■ **TASK DESCRIPTION**
Extract, unchanged, every line from the top of the material below through the line with "# The origin", and no more.

(Source records)

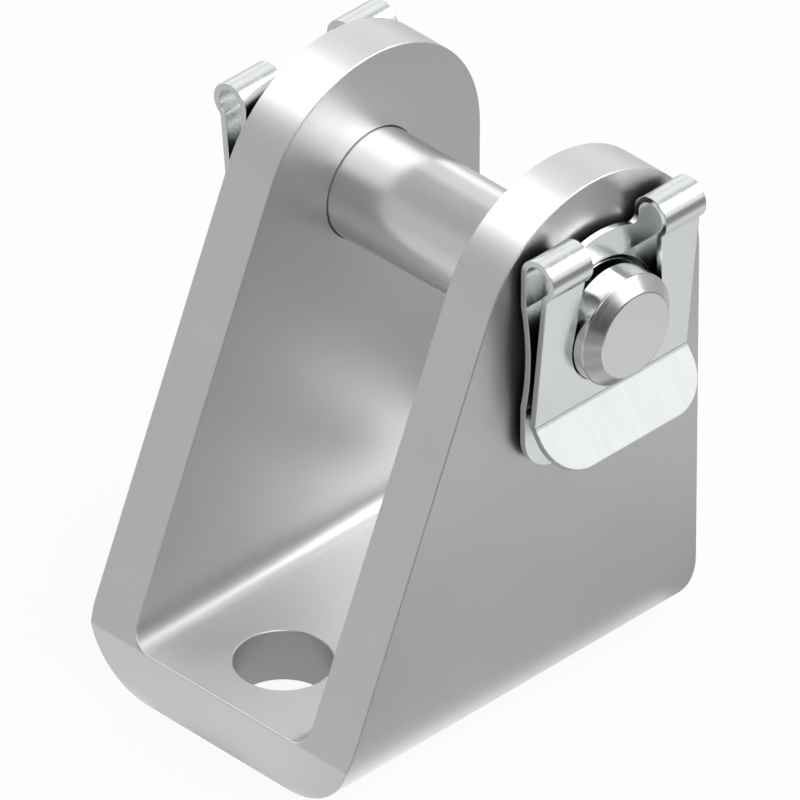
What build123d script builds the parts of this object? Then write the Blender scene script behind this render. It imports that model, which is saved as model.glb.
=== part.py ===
from build123d import *
import math
import os

# Swivel foot mount for a round cylinder, in millimetres.
# X runs along the pin, Y from the sloping front to the back, Z up.
# The origin is the centre of the base's underside.

# Bracket: one plate folded into a U, with two round-topped ears
plate = 4.0  # thickness of the plate
clevis_gap = 16.1  # clear width between the ears
base_length = 32.0  # front to back
pin_height = 30.0  # pin axis above the underside
ear_radius = 10.0  # round top of an ear, about the pin axis
front_edge = 4.0  # upright front edge, below the slope
front_corner_round = 0.3  # where the front edge turns into the slope
bend_inside = 1.5  # inner radius of the two folds
bolt_hole = 6.6  # diameter
bolt_spacing = 20.0  # front hole to back hole
plate_edge_break = 0.07  # narrow bevel round the stamped plate

# Pin: turned, with one groove near each end
pin_diameter = 8.0
pin_bore_clearance = 0.05  # radial, in the ears
pin_head = 2.6  # from the groove to the end face
pin_chamfer = 0.88  # along the pin
pin_end_diameter = 6.1  # flat end face
pin_edge_break = 0.06
groove_depth = 1.05
groove_play = 0.05  # along the pin, at each wall of the groove

# Retaining clip: one strip of spring sheet, folded over two loops.
# Distances are from the ear's outer face, heights are from the pin axis.
sheet = 0.45  # thickness
clip_width = 13.9
clip_corner = 3.0  # corner radius at the foot and at the tab
standoff = 0.55  # ear to back leaf
foot_drop = 9.5  # foot of the back leaf below the pin axis
bow = 0.42  # how far the back leaf bows away from the ear
bow_half_height = 4.0
fork_clearance = 0.05  # radial, beside the pin's groove
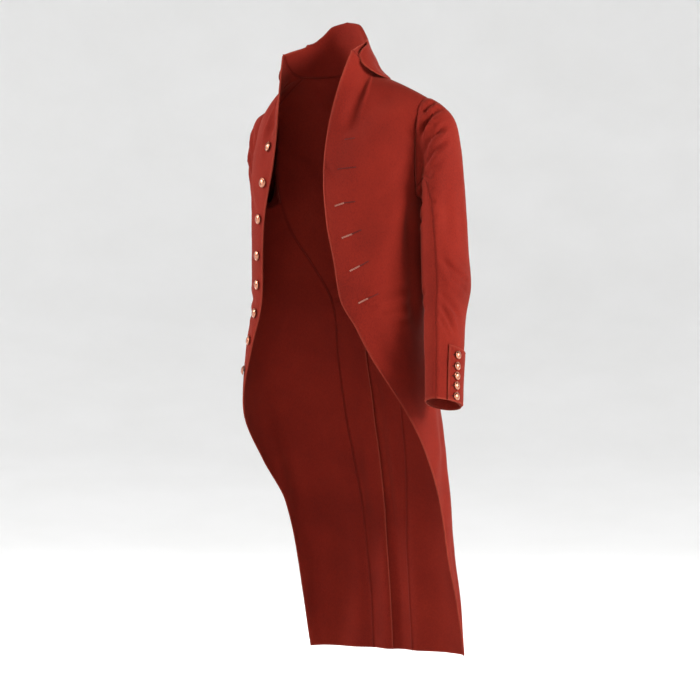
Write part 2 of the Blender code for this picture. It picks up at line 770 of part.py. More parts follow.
def make_cuff_buttons(side_name, side, collection, finish):
    cloth = collection.objects[f"{side_name}_under_sleeve"]
    t = np.linspace(FLAP_TOP, 1.0, CUFF_SAMPLES)
    line = lifted_sleeve(side, np.array([arm_place(CUFF_BUTTON_TURN)]), t)[:, 0]
    middle = sleeve_points(side, armhole_places()[:-1], t).mean(axis=1)
    for number, height in enumerate(CUFF_BUTTON_HEIGHTS, 1):
        near = np.array([np.interp(-height, -line[:, 2], line[:, i]) for i in range(3)])
        inside = np.array([np.interp(-height, -middle[:, 2], middle[:, i]) for i in range(3)])
        seat, normal = seat_on_cloth(cloth, near, near - inside)
        make_button(f"{side_name}_cuff_button_{number}", CUFF_BUTTON, seat, normal, collection, finish)


def edge_place(side, inset, height):
    """A point on the front at a distance in from its edge at a height, above or below the chest line."""
    if height < CHEST_LINE:
        return body_point(side["sign"] * (EDGE[side["edge"]](height) + gap_angle(height, inset)), height)
    t = np.linspace(0, 1, YOKE_SAMPLES)
    across = front_yoke(side, np.array([0.0, 1 / FRONT_COLUMNS])[:, None], t[None, :])
    spacing = np.linalg.norm(across[1, 0] - across[0, 0])
    column = front_yoke(side, np.full_like(t, inset / spacing / FRONT_COLUMNS), t)
    return np.array([np.interp(height, column[:, 2], column[:, i]) for i in range(3)])


def make_front_buttons(side, collection, finish):
    cloth = collection.objects["right_front"]
    for number, height in enumerate(FRONT_BUTTON_HEIGHTS, 1):
        near = edge_place(side, FRONT_BUTTON_INSET, height)
        from_middle = near - np.array([0.0, 0.0, height])
        seat, normal = seat_on_cloth(cloth, near, from_middle)
        make_button(f"front_button_{number}", FRONT_BUTTON, seat, normal, collection, finish)


def main():
    for obj in list(bpy.data.objects):
        bpy.data.objects.remove(obj, do_unlink=True)
    coat = bpy.data.collections.new(COLLECTION)
    bpy.context.scene.collection.children.link(coat)
    wool = material("red_wool_broadcloth", WOOL, 0.85, 0.0)
    metal = material("gilt_button_metal", METAL, 0.3, 1.0)
    for side_name, side in SIDES.items():
        make_front(f"{side_name}_front", side, coat, wool)
        make_back(f"{side_name}_back", side, coat, wool)
        make_top_sleeve(f"{side_name}_top_sleeve", side, coat, wool)
        make_under_sleeve(f"{side_name}_under_sleeve", side, coat, wool)
        make_cuff_buttons(side_name, side, coat, metal)
    make_collar("collar", coat, wool)
    make_front_buttons(SIDES["right"], coat, metal)


main()
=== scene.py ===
"""The looks of a red wool cutaway tail coat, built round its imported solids.

The coat's front faces -Y, its left side is +X and up is +Z, with the origin at the base of its neck. The
tables are in millimetres and the meshes in metres. Each piece of cloth is a fine sheet of points on its
solid's form, with its creases, pressed edges and seams worked into it and a thin wall behind it.
"""

import math

import bpy
import numpy as np
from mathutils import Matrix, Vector


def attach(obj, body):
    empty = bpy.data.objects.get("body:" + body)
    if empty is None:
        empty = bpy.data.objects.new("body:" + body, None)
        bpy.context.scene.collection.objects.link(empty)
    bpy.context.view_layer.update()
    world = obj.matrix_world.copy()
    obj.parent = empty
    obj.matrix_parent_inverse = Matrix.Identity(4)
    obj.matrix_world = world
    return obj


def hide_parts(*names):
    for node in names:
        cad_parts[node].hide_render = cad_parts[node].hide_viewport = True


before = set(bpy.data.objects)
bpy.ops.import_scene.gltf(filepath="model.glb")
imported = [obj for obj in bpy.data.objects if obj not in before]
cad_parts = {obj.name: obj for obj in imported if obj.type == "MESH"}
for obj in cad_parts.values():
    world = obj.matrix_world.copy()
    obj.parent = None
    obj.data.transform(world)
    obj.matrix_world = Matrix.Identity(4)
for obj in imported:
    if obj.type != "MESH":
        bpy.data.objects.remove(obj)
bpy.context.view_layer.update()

MM = 0.001
# The least length, in mm, that anything is divided by
SMALL = 0.1

# Cloth: its thickness, the step where one layer laps another, how much sewn edges run into each other, and
# the wall of its solid
CLOTH = 2.0
LAP_STEP = 3.3
SEWN_GAP = -0.2
WALL = 2.4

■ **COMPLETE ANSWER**
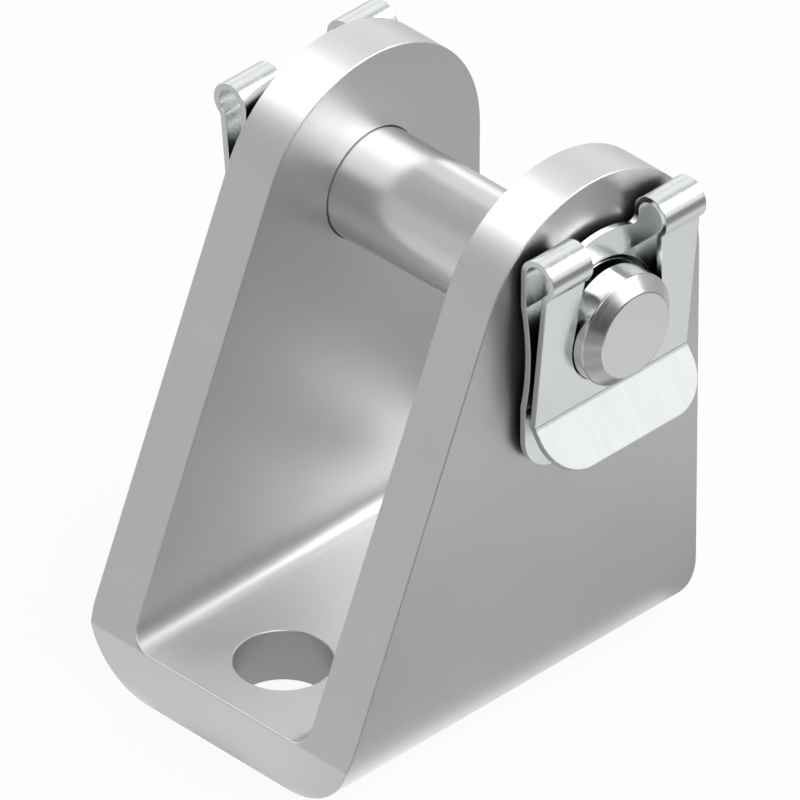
What build123d script builds the parts of this object? Then write the Blender scene script behind this render. It imports that model, which is saved as model.glb.
=== part.py ===
from build123d import *
import math
import os

# Swivel foot mount for a round cylinder, in millimetres.
# X runs along the pin, Y from the sloping front to the back, Z up.
# The origin is the centre of the base's underside.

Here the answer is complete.